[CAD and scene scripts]
## Begin

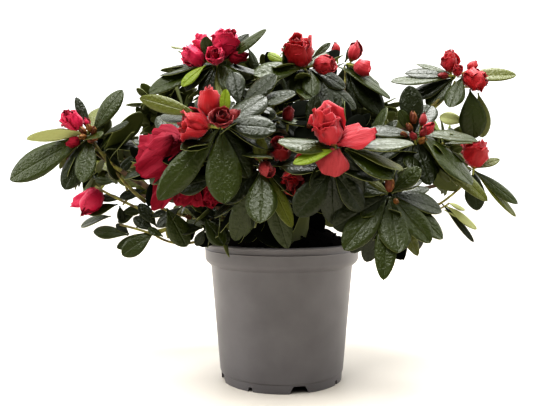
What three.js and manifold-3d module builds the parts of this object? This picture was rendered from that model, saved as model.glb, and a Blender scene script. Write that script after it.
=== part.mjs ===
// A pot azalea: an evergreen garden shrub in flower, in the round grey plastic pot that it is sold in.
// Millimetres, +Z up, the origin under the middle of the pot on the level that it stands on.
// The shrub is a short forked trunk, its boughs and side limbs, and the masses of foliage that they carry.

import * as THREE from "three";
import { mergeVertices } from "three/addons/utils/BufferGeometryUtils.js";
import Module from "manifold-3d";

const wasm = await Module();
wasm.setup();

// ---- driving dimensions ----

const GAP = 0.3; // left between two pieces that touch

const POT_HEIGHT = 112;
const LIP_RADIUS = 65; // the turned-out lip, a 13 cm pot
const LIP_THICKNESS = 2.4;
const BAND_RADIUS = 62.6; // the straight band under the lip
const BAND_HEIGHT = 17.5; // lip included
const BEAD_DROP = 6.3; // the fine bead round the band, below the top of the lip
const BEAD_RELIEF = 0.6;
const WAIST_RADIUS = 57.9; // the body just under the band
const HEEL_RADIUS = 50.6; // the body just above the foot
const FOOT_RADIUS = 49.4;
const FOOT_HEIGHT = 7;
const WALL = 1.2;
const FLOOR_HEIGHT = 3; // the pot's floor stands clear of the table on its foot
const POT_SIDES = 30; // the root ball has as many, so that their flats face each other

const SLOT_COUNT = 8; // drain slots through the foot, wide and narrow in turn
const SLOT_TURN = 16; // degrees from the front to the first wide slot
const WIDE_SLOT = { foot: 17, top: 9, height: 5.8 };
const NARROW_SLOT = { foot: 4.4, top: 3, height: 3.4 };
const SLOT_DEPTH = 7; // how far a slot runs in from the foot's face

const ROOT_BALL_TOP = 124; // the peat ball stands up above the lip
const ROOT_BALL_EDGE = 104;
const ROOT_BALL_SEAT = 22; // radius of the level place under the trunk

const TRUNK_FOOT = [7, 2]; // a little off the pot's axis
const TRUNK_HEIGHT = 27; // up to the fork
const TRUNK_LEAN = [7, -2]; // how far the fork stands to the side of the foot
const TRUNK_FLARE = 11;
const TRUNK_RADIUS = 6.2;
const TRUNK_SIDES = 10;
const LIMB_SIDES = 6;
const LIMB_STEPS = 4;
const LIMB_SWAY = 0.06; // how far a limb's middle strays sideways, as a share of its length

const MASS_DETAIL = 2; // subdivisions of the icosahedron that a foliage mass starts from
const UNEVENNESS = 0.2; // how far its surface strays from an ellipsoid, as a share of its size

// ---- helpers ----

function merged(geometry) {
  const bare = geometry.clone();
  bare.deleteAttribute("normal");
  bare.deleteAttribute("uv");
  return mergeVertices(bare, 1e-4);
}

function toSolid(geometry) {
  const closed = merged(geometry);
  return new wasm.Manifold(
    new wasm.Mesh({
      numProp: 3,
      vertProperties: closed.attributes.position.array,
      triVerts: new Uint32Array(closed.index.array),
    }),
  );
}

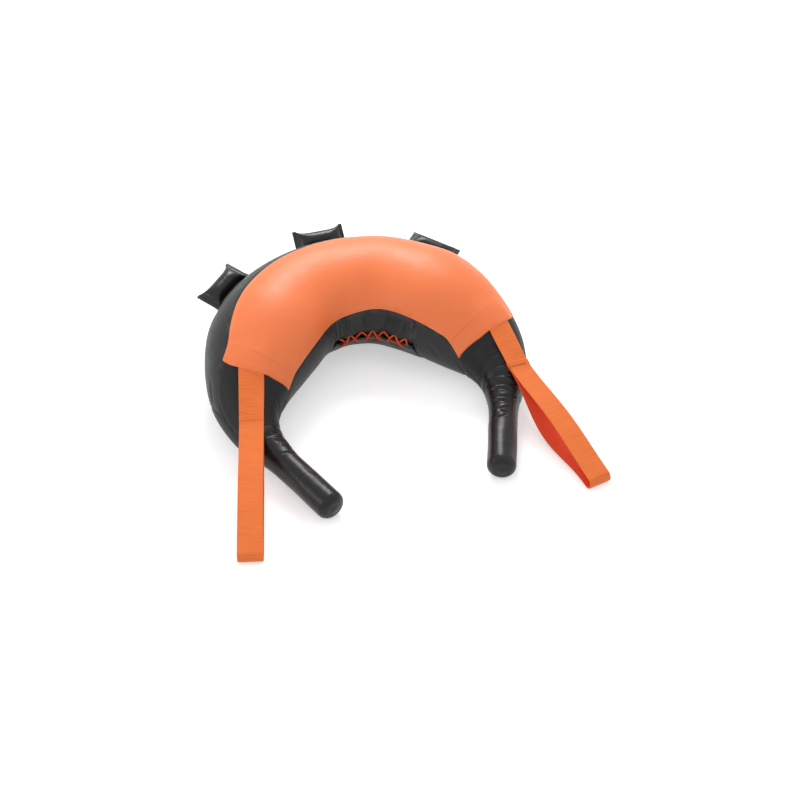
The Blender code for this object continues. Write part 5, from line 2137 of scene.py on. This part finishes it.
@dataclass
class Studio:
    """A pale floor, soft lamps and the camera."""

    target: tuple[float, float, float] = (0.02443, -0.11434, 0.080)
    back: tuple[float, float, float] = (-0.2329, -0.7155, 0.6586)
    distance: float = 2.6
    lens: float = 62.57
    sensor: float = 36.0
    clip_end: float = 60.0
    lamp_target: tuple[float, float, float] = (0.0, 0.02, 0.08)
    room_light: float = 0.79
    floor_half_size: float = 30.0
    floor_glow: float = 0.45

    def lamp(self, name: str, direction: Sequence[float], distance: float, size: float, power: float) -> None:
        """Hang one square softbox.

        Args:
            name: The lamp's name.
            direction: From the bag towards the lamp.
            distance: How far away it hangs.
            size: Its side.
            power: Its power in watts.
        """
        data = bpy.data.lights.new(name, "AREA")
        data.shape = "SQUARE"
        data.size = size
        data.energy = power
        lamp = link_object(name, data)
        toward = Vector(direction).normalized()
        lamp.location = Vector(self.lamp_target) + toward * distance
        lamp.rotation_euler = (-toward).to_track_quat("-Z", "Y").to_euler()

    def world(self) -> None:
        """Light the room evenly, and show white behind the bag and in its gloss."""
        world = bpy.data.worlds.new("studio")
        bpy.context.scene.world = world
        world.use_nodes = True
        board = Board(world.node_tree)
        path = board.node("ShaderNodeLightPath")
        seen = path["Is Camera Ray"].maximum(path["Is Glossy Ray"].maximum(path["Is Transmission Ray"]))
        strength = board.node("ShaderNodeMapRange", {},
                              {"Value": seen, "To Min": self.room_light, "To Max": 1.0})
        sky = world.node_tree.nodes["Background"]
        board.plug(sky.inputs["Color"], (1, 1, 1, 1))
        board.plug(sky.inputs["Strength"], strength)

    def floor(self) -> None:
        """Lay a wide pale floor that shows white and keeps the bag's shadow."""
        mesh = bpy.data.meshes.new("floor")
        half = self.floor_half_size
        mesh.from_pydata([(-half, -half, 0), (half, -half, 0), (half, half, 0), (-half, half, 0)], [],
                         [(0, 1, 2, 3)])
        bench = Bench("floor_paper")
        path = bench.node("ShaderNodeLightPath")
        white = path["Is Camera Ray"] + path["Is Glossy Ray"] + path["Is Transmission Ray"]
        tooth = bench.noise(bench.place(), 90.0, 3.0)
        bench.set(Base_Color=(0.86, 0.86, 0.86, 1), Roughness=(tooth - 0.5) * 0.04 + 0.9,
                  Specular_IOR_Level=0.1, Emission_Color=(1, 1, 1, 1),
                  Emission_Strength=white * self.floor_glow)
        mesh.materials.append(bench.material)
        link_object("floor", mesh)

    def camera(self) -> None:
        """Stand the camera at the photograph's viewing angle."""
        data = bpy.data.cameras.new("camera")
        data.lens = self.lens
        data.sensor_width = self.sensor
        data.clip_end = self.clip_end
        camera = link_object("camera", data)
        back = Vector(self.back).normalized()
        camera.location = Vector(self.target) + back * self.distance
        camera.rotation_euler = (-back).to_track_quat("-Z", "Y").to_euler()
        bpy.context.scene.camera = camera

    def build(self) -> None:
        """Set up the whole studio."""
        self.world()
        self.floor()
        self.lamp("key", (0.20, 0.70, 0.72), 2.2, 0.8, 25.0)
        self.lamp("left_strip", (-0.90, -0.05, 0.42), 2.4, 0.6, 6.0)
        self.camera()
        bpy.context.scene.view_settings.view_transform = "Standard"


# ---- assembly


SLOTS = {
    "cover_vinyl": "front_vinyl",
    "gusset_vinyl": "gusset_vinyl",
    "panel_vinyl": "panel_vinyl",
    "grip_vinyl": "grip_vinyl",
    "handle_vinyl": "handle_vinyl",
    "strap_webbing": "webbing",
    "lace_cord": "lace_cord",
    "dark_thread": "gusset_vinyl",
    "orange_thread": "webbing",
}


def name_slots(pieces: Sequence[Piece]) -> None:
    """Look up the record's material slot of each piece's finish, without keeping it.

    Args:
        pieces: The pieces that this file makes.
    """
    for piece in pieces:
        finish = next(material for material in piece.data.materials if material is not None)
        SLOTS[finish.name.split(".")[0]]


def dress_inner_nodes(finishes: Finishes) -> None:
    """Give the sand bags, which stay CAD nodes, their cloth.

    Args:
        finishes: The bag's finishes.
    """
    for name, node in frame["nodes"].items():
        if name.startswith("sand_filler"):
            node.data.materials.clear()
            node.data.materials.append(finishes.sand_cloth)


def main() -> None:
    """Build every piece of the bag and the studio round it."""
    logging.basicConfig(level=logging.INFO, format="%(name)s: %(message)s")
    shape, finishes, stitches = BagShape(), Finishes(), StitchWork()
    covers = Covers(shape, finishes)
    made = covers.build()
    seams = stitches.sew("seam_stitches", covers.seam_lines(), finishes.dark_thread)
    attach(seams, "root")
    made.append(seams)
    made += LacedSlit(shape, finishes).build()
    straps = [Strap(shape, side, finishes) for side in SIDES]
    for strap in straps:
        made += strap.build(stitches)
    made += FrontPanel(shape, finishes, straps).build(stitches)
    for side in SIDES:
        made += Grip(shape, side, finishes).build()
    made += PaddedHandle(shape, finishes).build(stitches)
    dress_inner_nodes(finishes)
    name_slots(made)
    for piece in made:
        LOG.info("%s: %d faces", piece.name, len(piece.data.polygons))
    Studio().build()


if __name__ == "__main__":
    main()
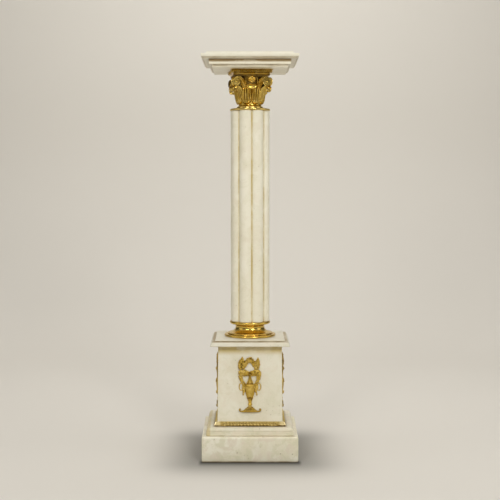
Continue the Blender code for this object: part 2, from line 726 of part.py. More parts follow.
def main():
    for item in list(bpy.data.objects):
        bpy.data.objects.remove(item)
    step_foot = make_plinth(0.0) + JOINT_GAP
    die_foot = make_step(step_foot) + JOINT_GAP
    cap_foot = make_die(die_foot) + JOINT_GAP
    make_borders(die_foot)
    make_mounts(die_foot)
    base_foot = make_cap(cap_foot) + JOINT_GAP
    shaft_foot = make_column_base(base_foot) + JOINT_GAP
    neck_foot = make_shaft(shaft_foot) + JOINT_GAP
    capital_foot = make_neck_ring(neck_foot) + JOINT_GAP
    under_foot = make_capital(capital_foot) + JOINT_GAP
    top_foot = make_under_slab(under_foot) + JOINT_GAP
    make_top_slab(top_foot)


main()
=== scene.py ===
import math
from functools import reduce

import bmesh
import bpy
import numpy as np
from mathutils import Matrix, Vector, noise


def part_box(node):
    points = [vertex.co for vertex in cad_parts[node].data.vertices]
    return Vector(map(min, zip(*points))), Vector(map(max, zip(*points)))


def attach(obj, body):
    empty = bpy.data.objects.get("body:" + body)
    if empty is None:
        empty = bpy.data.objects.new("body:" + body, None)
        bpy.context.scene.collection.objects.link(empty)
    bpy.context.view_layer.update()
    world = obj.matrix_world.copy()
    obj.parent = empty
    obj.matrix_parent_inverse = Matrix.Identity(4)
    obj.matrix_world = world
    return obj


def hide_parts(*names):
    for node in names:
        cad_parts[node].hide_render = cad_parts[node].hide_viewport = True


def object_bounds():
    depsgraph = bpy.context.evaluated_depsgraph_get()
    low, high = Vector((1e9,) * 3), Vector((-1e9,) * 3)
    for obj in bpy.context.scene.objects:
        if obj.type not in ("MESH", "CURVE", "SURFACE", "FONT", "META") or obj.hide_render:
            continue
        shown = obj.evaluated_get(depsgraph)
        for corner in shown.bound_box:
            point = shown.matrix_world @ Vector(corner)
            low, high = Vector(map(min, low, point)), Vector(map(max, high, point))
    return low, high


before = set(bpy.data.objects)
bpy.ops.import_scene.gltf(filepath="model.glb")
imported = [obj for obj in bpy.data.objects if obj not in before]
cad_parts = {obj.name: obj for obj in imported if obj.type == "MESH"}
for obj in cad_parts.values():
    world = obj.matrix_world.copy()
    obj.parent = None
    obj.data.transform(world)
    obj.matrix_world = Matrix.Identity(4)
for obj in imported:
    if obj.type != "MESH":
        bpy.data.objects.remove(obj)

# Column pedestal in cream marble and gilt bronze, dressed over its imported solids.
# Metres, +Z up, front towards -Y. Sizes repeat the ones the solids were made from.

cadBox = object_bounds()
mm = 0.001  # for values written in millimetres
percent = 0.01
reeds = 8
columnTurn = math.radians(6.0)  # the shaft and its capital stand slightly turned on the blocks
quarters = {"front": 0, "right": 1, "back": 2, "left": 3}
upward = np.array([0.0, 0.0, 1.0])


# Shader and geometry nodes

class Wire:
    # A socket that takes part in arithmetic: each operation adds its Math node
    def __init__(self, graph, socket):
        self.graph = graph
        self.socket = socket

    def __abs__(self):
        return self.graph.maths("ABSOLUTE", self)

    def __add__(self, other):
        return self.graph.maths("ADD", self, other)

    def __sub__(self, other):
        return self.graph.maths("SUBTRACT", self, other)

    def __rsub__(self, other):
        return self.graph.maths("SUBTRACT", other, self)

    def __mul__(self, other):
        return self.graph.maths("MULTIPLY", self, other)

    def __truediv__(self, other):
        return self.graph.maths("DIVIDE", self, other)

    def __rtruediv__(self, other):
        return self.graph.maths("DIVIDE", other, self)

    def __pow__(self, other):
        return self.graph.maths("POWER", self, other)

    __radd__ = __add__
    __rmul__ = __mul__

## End

Using the entries above, extract exactly the span from the line with "die_foot = make_step(step_foot)" to the line with "cad_parts[node].hide_render = cad_parts[node].hide_viewport", both lines included; leave out everything else.

▸ **Correct answer**:
    die_foot = make_step(step_foot) + JOINT_GAP
    cap_foot = make_die(die_foot) + JOINT_GAP
    make_borders(die_foot)
    make_mounts(die_foot)
    base_foot = make_cap(cap_foot) + JOINT_GAP
    shaft_foot = make_column_base(base_foot) + JOINT_GAP
    neck_foot = make_shaft(shaft_foot) + JOINT_GAP
    capital_foot = make_neck_ring(neck_foot) + JOINT_GAP
    under_foot = make_capital(capital_foot) + JOINT_GAP
    top_foot = make_under_slab(under_foot) + JOINT_GAP
    make_top_slab(top_foot)


main()
=== scene.py ===
import math
from functools import reduce

import bmesh
import bpy
import numpy as np
from mathutils import Matrix, Vector, noise


def part_box(node):
    points = [vertex.co for vertex in cad_parts[node].data.vertices]
    return Vector(map(min, zip(*points))), Vector(map(max, zip(*points)))


def attach(obj, body):
    empty = bpy.data.objects.get("body:" + body)
    if empty is None:
        empty = bpy.data.objects.new("body:" + body, None)
        bpy.context.scene.collection.objects.link(empty)
    bpy.context.view_layer.update()
    world = obj.matrix_world.copy()
    obj.parent = empty
    obj.matrix_parent_inverse = Matrix.Identity(4)
    obj.matrix_world = world
    return obj


def hide_parts(*names):
    for node in names:
        cad_parts[node].hide_render = cad_parts[node].hide_viewport = True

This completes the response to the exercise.